In last week’s exclusive interview with Suthichai Yoon, chairman of Nation Multimedia Group, Martin Sorrell, founder and chief executive officer of WPP, admitted that the disruption in the new media business was among his greatest concerns as this new media was one of four key strategic priorities to drive his advertising powerhouse to growth in the next five years.
“What brings you here, Sir Martin?” Suthichai asked the WPP boss at a cosy corner of the 135-year-old Mandarin Oriental hotel.
Sorrell said he was on a visit to Asia-Pacific to update himself on trends and market information and take those insights to the New York office for next year’s budget plan. He toured Jakarta, Singapore and Thailand.
“Although Thailand is the last destination, it’s not less important,” he said.
In Bangkok, WPP has about 1,500 staff, generating annual revenue of more than US$150 million (Bt4.9 billion).

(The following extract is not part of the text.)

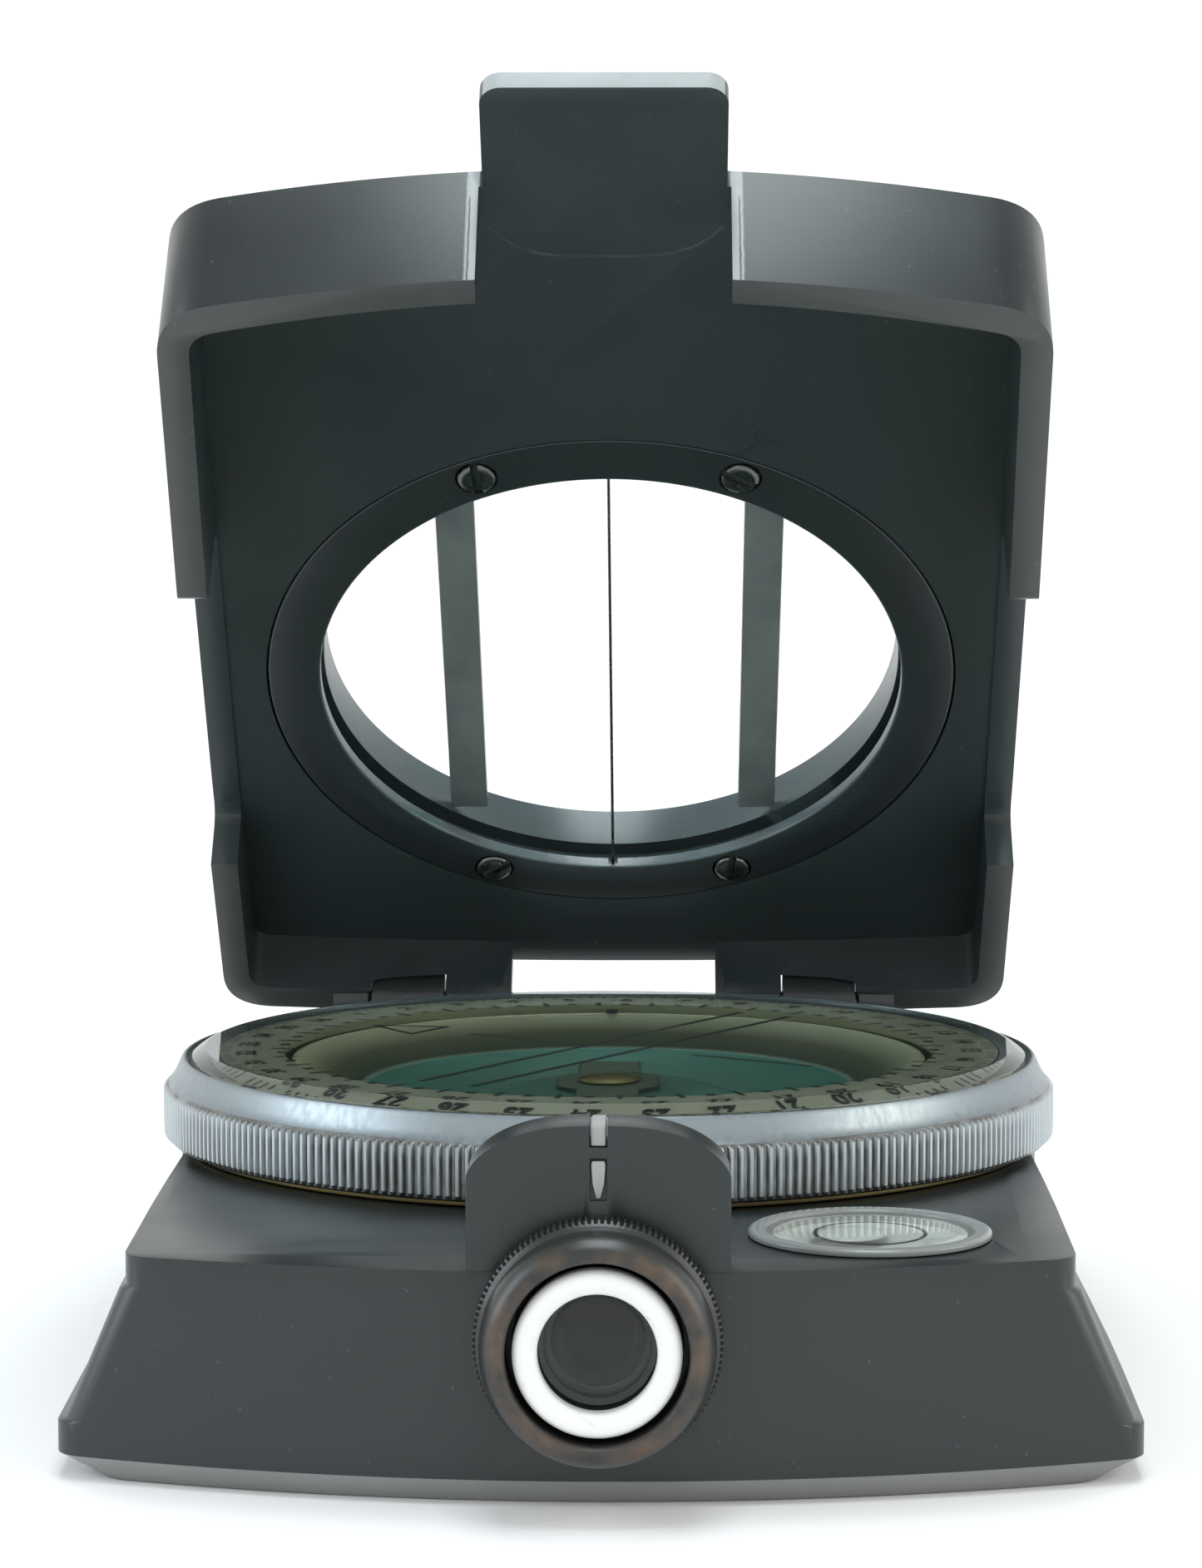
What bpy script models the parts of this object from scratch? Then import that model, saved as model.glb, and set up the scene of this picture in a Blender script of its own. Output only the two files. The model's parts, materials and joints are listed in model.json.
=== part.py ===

WPP has a strong presence in Asia-Pacific. China is increasingly becoming an important market with a 1.4 billion population, so he has to visit the country six times a year. China is considered a new market.
The big growth for his business is in the new markets so WPP aims to increase the share of revenues from faster-developing nations to 40-50 per cent by 2019. Other developing markets are Brazil, India, Indonesia and Thailand.
Besides emphasising new markets, WPP also prioritises new media, data investment management and horizontality as its strategy for business prosperity in five years. 
It aims to increase new media, including digital media, to 40-50 per cent of its business and to increase more measurable marketing services to more than 50 per cent.
Horizontality is ensuring that teams in each market can work through client teams for the benefit of their clients. WPP’s digital accounts amount to more than $6 billion or 36 per cent of total revenue.
Consumer behaviour has changed due to the digital revolution, driven by the rise of mobile Internet users.
“Thailand also relies heavily on smartphones,” he said. This trend presents huge opportunities for digital activities, shoppers, retail marketing and e-commerce.
Asked about the future of traditional media, he said ad spending via some classic media channels was migrating to digital media. 
TV remains dominant but young viewers are now watching their favourite TV programmes on smart devices rather than TV sets.
“Even me. I had never thought before that I have to watch a full format TV show via my mobile phone,” he confessed.
He advised  brands and media owners to learn how to optimise benefits from multi-screens in order to engage more with audiences with classic and digital formats and social media across platforms.
Though WPP is banking on revenue from digital media, he is still concerned about costs for the short term. While for the long term, with the digital revolution and the disruption to new technology is the biggest threat for WPP.
“I stay paranoid and insecure  every night about digital disruption in new technology,” he said.
“How to deal with this situation? Do you have any advice for us?” Suthichai asked.
The WPP CEO said: “To deal with the rapid change and uncertainties, we have to move fast, take risk, and be paranoid.”